Copy out the lines of the records below, and only those lines, from the one with "for corner in" through the one with "bpy.data.objects.remove(obj)", exactly as they appear.
+++ The data +++
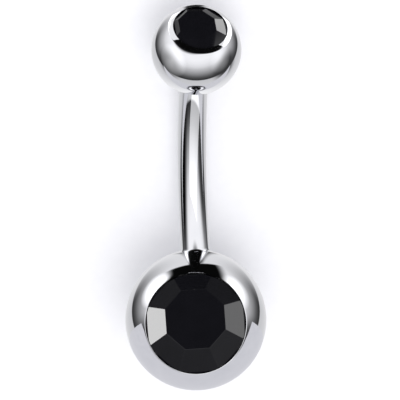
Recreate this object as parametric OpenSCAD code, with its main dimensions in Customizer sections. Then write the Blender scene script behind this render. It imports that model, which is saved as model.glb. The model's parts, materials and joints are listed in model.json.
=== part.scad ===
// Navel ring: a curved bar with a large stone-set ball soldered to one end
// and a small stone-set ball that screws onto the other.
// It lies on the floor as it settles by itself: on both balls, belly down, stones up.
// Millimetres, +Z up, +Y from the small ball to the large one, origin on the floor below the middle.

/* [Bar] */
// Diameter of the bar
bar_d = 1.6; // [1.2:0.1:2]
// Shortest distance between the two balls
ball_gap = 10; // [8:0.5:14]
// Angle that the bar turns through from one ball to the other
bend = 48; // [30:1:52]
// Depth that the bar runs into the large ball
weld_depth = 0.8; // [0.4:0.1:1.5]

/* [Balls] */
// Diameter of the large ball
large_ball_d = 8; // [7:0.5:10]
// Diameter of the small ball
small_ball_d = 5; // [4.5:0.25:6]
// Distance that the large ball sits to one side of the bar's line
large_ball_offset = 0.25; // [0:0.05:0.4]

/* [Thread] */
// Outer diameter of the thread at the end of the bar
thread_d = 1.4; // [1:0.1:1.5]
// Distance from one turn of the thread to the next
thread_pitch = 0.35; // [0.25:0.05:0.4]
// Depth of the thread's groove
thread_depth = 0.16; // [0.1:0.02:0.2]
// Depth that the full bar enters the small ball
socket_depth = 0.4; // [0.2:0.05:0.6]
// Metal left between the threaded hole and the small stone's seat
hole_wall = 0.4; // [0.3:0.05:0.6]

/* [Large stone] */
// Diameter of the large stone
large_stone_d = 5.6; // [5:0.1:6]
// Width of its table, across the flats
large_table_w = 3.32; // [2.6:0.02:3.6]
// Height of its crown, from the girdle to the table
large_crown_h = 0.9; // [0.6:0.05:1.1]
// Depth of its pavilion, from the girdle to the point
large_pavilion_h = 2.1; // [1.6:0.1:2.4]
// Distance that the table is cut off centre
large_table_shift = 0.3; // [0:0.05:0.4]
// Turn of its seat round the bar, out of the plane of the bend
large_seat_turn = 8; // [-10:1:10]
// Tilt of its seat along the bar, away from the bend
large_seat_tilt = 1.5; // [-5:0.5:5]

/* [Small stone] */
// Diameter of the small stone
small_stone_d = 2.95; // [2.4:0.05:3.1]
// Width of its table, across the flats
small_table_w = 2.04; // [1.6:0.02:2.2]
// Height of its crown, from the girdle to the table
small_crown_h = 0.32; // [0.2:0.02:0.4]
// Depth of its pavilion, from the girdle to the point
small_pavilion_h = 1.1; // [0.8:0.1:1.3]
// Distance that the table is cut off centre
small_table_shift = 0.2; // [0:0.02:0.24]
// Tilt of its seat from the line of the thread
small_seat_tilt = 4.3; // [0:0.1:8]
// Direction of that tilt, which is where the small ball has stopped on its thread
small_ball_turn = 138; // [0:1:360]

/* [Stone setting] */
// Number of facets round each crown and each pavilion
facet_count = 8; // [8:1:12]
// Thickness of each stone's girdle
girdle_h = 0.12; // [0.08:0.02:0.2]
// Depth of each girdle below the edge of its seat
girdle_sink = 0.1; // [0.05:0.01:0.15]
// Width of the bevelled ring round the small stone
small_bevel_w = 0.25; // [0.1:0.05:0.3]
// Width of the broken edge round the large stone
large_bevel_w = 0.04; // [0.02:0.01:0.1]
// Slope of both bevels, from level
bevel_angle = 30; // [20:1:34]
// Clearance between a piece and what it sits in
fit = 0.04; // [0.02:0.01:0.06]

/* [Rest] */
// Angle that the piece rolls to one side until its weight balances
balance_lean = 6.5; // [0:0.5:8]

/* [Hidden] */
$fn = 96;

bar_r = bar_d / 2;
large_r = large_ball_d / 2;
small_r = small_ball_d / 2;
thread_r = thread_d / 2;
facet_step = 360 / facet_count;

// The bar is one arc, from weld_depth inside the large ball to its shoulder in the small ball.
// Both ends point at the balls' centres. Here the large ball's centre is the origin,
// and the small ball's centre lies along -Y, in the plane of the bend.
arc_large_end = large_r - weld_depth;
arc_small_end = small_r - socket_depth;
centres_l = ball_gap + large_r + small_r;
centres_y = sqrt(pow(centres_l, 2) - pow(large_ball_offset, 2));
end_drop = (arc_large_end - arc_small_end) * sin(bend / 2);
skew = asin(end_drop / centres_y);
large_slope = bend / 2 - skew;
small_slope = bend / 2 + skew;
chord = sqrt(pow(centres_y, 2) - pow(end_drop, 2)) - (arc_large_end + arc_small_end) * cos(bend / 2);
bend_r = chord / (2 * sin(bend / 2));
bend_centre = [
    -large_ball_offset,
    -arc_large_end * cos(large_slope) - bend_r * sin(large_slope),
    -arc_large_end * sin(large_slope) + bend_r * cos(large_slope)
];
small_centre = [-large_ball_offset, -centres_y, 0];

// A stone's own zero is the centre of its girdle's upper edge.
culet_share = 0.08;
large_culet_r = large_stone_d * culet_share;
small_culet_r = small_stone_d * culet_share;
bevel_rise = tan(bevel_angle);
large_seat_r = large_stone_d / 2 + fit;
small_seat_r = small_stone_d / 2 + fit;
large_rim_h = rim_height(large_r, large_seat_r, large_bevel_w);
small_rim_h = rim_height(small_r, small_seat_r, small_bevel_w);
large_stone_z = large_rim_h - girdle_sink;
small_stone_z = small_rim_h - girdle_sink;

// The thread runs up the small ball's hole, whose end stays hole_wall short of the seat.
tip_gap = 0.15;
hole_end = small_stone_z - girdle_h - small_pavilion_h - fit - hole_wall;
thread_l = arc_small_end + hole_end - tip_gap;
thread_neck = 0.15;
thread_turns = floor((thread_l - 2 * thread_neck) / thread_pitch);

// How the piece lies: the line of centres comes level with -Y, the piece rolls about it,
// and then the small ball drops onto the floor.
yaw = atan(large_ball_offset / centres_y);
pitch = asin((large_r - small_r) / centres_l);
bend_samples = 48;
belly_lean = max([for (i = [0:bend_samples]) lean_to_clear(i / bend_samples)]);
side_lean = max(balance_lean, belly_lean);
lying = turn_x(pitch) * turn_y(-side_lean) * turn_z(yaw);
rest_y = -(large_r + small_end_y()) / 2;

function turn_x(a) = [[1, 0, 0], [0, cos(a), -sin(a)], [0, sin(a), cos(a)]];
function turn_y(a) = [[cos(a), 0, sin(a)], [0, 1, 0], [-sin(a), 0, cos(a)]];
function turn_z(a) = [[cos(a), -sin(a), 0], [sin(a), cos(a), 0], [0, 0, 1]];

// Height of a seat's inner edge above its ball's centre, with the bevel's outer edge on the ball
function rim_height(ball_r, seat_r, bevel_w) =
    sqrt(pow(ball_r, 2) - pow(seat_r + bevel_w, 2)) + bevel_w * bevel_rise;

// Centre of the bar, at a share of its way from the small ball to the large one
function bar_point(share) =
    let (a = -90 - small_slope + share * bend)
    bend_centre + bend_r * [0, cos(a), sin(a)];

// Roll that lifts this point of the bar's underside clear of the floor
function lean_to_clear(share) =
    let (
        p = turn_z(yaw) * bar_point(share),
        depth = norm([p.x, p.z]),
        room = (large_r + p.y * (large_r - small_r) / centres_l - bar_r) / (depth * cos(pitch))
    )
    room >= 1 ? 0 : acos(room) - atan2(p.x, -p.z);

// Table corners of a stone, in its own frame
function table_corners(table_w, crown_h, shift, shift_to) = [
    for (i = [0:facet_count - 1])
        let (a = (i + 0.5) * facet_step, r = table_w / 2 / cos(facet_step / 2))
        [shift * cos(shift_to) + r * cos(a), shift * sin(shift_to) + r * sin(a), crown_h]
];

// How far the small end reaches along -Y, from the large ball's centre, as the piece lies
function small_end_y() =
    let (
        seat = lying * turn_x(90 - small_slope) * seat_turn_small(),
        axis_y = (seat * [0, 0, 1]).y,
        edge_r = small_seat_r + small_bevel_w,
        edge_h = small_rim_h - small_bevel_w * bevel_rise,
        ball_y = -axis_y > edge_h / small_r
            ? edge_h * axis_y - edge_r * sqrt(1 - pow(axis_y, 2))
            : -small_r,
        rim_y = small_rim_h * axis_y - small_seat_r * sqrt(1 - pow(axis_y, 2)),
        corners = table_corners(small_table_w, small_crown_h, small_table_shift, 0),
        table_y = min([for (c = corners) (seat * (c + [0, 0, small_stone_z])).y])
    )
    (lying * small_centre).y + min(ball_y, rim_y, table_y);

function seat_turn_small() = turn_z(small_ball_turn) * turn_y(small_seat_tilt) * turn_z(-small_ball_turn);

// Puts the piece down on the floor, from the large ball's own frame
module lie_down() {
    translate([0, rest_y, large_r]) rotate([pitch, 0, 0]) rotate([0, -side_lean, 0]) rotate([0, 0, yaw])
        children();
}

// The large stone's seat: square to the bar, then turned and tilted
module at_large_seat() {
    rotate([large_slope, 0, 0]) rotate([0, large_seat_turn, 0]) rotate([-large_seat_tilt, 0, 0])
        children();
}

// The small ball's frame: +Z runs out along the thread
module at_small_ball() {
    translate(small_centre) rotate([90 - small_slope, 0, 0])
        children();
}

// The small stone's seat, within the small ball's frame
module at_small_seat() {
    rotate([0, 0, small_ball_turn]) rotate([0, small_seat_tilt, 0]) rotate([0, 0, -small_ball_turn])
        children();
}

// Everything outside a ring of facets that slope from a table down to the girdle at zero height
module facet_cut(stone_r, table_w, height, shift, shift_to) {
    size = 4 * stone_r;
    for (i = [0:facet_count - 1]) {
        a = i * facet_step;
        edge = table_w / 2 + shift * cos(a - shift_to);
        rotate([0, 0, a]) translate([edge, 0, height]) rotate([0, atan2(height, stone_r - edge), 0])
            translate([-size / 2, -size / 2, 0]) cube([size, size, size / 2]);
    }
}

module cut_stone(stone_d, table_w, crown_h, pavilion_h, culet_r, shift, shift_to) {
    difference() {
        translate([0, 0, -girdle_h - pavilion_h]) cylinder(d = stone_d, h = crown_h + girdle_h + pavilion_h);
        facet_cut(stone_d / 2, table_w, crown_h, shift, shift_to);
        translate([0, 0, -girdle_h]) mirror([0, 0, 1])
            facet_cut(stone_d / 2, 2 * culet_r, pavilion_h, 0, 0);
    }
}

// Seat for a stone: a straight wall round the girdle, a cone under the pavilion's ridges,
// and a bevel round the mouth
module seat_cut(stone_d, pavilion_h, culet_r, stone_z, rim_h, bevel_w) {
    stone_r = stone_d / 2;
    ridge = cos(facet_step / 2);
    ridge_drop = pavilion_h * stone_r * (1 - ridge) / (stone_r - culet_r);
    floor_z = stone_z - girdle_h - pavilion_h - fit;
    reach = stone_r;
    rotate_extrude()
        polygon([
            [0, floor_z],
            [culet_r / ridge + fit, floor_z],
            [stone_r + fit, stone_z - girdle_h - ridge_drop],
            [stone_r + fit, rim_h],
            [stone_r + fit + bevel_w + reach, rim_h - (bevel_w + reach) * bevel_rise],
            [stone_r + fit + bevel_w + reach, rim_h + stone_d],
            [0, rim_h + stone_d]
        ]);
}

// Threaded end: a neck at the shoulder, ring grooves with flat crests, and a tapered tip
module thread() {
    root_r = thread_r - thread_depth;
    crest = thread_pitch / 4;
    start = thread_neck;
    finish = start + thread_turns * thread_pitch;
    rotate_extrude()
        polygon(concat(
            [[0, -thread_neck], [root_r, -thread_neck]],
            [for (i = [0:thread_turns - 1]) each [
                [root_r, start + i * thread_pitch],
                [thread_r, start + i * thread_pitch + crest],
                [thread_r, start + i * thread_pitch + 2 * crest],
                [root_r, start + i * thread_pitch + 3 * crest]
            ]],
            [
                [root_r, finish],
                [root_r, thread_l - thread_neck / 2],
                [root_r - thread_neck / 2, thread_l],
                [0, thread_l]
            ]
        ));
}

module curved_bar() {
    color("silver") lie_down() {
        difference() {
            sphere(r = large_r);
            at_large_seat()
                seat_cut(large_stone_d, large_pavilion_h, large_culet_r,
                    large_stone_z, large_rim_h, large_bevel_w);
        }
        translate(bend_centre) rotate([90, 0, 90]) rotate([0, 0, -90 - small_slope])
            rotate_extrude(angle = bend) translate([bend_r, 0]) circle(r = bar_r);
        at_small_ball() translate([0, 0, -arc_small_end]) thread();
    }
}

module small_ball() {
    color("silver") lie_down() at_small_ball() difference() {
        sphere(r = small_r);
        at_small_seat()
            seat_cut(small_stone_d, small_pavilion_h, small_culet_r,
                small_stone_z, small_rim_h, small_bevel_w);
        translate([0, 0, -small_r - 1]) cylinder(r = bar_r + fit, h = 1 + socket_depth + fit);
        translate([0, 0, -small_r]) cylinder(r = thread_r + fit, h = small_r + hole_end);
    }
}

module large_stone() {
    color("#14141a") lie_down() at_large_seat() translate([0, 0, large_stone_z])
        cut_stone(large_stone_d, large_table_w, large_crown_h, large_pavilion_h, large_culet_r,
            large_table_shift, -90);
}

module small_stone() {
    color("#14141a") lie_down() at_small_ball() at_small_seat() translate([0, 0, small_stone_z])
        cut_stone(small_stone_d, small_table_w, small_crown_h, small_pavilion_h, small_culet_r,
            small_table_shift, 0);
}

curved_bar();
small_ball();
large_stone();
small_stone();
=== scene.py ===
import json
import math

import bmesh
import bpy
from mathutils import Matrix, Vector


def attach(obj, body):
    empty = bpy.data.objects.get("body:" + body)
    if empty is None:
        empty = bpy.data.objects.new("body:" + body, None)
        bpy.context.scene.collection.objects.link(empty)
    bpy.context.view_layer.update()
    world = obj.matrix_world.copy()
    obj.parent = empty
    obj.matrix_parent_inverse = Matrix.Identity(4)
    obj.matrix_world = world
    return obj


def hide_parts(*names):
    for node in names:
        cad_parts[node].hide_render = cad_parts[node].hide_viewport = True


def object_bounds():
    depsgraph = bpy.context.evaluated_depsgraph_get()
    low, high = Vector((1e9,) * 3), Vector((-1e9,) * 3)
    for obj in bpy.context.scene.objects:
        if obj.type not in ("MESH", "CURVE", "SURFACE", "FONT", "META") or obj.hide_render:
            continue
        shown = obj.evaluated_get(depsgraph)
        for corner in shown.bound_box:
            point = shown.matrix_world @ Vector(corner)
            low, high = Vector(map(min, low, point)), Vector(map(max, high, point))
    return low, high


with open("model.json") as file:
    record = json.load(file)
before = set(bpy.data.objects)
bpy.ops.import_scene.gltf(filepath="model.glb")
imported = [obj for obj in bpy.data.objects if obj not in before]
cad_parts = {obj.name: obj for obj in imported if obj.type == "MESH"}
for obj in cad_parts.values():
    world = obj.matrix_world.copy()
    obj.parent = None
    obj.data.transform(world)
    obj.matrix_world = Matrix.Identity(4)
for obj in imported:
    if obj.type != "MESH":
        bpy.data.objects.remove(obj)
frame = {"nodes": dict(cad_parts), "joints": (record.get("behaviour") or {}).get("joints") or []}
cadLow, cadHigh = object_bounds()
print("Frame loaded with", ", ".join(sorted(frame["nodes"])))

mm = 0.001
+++
+++ The data +++
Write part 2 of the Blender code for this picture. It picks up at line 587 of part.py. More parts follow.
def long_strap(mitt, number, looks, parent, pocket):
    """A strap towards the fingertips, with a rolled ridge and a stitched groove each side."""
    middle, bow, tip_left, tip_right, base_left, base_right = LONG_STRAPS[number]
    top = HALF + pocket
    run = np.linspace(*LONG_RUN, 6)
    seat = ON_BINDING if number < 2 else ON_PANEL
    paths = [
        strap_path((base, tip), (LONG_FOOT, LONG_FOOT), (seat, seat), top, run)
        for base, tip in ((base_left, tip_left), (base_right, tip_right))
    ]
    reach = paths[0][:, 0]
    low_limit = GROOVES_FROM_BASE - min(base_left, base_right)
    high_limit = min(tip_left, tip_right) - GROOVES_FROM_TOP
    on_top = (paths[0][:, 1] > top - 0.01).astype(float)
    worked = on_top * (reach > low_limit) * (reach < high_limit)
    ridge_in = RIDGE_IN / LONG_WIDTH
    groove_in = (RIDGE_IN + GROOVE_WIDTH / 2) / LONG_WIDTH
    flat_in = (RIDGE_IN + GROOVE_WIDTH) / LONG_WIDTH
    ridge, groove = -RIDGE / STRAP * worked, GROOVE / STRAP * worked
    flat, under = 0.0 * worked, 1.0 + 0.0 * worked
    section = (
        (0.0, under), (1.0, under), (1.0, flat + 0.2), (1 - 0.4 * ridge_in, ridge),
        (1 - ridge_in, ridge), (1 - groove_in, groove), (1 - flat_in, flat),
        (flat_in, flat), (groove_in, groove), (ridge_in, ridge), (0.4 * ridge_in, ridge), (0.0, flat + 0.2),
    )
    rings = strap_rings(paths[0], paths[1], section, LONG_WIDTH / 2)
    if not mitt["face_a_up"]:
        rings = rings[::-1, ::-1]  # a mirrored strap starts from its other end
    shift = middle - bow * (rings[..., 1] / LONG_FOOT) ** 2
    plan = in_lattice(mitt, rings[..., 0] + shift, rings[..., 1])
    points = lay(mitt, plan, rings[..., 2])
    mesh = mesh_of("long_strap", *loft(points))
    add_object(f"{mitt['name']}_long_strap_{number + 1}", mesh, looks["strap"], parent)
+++
+++ The data +++
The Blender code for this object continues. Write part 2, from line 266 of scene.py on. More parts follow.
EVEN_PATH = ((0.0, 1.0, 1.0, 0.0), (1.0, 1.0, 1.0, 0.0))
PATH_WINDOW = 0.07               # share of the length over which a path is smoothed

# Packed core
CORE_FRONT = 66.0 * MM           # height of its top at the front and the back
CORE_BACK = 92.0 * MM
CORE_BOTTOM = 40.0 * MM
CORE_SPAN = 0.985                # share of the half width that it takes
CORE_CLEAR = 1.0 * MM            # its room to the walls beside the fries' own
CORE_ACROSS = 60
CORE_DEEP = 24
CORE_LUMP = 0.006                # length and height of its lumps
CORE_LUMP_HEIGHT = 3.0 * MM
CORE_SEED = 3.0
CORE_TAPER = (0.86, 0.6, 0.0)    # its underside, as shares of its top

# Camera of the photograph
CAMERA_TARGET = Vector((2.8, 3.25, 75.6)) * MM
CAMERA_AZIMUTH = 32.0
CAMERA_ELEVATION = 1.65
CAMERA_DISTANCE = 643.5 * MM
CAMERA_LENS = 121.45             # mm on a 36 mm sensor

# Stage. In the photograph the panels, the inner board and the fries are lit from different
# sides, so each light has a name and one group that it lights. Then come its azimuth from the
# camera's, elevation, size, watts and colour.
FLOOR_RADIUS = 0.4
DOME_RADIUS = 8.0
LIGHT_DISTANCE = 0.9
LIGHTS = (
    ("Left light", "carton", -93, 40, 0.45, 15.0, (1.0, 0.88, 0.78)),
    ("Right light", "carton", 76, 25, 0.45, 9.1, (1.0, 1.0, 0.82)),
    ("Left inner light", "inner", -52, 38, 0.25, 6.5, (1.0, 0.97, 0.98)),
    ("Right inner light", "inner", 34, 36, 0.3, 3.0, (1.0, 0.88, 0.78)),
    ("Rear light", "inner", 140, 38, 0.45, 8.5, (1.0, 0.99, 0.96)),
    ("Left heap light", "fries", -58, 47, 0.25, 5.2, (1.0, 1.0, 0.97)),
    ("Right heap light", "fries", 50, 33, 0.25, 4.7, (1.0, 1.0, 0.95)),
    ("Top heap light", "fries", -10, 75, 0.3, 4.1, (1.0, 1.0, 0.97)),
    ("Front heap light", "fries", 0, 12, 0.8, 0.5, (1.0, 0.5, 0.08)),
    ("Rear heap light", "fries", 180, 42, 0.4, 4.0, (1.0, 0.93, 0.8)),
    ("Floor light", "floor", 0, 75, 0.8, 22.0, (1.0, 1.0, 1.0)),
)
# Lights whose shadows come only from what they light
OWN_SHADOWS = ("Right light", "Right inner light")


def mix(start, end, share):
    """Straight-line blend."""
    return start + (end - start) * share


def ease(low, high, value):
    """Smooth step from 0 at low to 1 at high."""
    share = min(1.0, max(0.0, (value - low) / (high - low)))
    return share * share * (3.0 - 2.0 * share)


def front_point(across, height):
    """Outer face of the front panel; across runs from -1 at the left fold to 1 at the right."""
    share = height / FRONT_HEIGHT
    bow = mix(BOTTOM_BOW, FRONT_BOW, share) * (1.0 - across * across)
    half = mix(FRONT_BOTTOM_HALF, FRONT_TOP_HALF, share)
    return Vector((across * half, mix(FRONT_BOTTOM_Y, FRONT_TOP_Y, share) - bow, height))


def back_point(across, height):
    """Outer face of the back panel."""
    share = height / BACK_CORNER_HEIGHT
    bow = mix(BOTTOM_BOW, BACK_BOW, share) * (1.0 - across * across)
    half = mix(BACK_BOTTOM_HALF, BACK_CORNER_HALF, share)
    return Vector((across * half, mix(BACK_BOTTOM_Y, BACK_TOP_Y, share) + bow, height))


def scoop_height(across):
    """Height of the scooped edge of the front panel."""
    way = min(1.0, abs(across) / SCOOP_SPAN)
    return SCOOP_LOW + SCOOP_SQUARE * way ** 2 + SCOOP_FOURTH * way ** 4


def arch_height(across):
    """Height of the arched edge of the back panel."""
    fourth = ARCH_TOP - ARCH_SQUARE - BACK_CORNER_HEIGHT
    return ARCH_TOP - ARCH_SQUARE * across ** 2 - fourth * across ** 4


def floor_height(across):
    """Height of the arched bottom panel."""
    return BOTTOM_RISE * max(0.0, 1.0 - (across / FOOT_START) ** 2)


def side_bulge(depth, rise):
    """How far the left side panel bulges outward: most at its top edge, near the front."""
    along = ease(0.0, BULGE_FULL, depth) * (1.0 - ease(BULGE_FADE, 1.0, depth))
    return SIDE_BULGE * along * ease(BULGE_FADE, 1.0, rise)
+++
> Result for this exercise:
        for corner in shown.bound_box:
            point = shown.matrix_world @ Vector(corner)
            low, high = Vector(map(min, low, point)), Vector(map(max, high, point))
    return low, high


with open("model.json") as file:
    record = json.load(file)
before = set(bpy.data.objects)
bpy.ops.import_scene.gltf(filepath="model.glb")
imported = [obj for obj in bpy.data.objects if obj not in before]
cad_parts = {obj.name: obj for obj in imported if obj.type == "MESH"}
for obj in cad_parts.values():
    world = obj.matrix_world.copy()
    obj.parent = None
    obj.data.transform(world)
    obj.matrix_world = Matrix.Identity(4)
for obj in imported:
    if obj.type != "MESH":
        bpy.data.objects.remove(obj)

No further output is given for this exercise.